According to recent reports, Bank of Mum and Dad is in trouble and it’s mainly because the rising interest rates and the increase in cost-of-living is putting so much pressure on their children making it harder for them to do repayments. Unfortunately, this could also affect the financial welfare of their parents and put them at risk.
What caused the struggle?
Many young future homeowners maxed their borrowing capacity when interest rates were at record lows. Unfortunately, when the recent increases happened, these young borrowers are struggling to meet the repayments. According to experts, those who use BOMD to secure housing and enter the market tend to have less experience when it comes to managing finances so financial difficulties are more likely to happen. Thus, parents who lent funds to their children are in a complicated situation now that their savings have been greatly reduced due to failure of repayments.
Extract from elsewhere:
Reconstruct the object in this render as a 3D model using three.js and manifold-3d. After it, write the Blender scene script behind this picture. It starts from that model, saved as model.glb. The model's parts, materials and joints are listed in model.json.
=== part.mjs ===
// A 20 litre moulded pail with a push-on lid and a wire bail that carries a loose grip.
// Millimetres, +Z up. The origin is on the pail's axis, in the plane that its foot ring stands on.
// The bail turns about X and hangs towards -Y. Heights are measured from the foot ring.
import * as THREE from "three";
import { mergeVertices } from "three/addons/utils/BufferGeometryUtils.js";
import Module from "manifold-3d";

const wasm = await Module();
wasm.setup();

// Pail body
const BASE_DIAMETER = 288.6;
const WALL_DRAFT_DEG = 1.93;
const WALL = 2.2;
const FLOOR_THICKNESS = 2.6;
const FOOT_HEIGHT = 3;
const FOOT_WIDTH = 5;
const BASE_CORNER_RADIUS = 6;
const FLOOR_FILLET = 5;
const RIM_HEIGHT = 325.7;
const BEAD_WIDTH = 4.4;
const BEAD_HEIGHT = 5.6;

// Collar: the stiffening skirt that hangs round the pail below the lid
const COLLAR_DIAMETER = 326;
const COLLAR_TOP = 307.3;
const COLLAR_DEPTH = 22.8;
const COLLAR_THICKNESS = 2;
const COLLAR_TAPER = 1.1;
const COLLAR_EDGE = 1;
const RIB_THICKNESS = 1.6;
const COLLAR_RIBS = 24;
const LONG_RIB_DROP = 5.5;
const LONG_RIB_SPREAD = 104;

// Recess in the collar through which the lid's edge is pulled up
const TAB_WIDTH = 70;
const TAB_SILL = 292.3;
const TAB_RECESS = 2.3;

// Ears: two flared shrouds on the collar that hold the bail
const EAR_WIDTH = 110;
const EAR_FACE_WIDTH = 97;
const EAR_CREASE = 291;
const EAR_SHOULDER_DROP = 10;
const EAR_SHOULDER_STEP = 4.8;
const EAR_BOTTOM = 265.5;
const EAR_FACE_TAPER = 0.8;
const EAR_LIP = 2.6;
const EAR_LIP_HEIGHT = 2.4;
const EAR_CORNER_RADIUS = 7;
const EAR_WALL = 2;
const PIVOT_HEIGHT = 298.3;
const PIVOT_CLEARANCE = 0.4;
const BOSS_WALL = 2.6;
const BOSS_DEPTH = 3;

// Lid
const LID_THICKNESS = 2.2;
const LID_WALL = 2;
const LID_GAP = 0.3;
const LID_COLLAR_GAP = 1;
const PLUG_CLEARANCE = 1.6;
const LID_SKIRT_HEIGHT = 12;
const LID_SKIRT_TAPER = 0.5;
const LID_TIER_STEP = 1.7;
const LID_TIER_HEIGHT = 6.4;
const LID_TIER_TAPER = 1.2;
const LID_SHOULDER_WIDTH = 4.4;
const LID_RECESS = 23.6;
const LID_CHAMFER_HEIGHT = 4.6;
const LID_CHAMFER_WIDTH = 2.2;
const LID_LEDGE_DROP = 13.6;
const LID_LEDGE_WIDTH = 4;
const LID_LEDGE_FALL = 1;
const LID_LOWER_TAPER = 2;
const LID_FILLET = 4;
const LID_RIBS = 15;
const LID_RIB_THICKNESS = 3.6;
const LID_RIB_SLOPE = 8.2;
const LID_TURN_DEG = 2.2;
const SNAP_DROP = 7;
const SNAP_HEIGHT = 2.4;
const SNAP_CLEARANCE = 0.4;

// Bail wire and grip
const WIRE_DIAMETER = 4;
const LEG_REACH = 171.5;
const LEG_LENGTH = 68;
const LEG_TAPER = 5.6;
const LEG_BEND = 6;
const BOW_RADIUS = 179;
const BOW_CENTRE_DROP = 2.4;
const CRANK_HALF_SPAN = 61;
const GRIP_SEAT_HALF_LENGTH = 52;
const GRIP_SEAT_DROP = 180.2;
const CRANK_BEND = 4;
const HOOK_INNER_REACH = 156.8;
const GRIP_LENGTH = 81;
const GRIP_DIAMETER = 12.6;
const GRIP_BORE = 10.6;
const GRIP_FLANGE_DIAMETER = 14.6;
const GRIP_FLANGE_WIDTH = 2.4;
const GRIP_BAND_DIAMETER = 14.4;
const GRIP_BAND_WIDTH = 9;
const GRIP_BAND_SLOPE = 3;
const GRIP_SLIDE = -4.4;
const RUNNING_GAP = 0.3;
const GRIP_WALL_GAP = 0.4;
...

Analysts have shown that parents have contributed as much as $250,000 to their children. According to the DFA, loans have reached $35 billion in total which is seen to surpass loans with Australian operations of Citigroup and even HSBC Australia. Many financial counsellors are currently dealing with clients facing financial stress due to their children’s debts.
Refinancing
According to data gathered, refinancing has increased about 23 percent since last year and is expected to increase rapidly due to a major reason. Fixed rate loans, which both includes fixed and variable rates that are worth more than $450 million are due for a renewal over the next year. In fact, inquiries have already been rising. It doesn’t help that many borrowers are experiencing some pressure due to the new APRA stress test, wherein new home loan applications must show that they can afford monthly repayments 3% more than what they are applying for.
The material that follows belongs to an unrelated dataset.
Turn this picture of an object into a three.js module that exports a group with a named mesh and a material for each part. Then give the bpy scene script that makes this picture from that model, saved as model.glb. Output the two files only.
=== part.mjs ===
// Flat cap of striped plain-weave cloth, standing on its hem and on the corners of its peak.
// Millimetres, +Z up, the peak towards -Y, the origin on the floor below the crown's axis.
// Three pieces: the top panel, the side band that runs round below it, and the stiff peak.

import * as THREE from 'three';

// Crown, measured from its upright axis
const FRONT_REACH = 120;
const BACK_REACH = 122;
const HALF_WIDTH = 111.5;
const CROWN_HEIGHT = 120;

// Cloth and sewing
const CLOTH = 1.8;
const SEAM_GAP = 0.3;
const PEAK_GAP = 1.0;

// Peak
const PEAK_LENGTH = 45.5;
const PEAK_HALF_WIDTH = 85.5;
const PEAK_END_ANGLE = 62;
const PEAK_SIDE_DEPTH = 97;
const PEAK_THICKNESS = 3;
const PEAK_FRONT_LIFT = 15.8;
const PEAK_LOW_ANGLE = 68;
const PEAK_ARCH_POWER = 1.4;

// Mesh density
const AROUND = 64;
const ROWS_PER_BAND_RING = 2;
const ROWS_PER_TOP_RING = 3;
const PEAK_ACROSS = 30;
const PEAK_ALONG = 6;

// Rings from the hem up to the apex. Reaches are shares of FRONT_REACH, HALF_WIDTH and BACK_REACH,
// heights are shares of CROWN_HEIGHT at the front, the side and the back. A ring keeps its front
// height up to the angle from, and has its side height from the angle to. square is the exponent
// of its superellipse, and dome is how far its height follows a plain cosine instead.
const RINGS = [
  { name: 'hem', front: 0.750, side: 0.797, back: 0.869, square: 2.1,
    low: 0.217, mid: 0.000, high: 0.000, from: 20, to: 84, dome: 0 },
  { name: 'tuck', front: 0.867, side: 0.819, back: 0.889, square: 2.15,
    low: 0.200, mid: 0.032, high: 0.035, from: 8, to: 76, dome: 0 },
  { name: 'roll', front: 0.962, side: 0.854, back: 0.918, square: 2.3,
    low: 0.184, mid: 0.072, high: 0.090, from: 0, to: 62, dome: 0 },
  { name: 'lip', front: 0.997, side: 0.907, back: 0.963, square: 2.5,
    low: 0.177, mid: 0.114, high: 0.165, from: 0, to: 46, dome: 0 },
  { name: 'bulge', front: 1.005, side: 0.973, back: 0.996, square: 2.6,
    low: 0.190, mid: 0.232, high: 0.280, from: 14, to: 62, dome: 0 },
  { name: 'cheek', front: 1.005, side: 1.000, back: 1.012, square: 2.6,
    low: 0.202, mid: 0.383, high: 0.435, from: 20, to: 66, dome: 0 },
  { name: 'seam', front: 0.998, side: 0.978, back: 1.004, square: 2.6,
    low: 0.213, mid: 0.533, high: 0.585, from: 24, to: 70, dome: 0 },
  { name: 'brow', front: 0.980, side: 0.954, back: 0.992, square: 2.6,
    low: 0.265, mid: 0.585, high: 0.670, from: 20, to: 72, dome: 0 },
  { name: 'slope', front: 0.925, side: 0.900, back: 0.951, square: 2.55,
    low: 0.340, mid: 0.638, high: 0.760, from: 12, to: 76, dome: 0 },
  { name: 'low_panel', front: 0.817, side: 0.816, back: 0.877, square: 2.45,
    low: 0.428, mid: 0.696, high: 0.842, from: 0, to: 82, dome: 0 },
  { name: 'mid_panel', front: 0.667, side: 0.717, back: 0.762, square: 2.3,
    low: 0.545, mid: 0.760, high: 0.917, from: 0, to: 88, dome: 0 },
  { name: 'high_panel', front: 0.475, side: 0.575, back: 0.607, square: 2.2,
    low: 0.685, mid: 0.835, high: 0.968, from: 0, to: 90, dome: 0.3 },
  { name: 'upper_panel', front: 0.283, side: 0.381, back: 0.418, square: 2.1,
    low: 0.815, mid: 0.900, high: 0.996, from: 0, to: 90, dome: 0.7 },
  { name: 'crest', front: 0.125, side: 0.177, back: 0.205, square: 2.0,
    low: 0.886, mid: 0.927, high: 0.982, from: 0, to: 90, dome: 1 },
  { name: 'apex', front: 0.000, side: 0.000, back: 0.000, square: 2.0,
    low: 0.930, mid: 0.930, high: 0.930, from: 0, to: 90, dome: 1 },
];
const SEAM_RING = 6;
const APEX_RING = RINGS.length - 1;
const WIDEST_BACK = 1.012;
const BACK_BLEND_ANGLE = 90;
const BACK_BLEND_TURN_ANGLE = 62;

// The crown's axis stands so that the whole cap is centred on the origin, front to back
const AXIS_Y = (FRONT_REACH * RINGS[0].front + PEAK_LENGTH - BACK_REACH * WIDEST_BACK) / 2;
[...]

Experts are pointing out that refinancing is currently booming as many are looking for lower rates, which also impacts how the banks are offering rates.
Here are some tips on how you can do better in terms of refinancing.
-Suppose you are coming off a fixed rate, it’s better to avoid the revert rate your lender will offer because this is typically their standard variable rate which is most likely higher than the rates offered to new borrowers.
-Always check websites to compare and identify which lender is offering the most suitable rate for your situation.
-Cashback rates can be tempting, but it could cost more money if the rate is much higher than other competitors.
-You should also consider sticking to your current loan terms and if possible, make extra repayments so you can pay off the loan as soon as possible.
-It’s important to find out how much your property is actually worth because sometimes, the best variable rates are offered to those who own more than 30 percent of their property.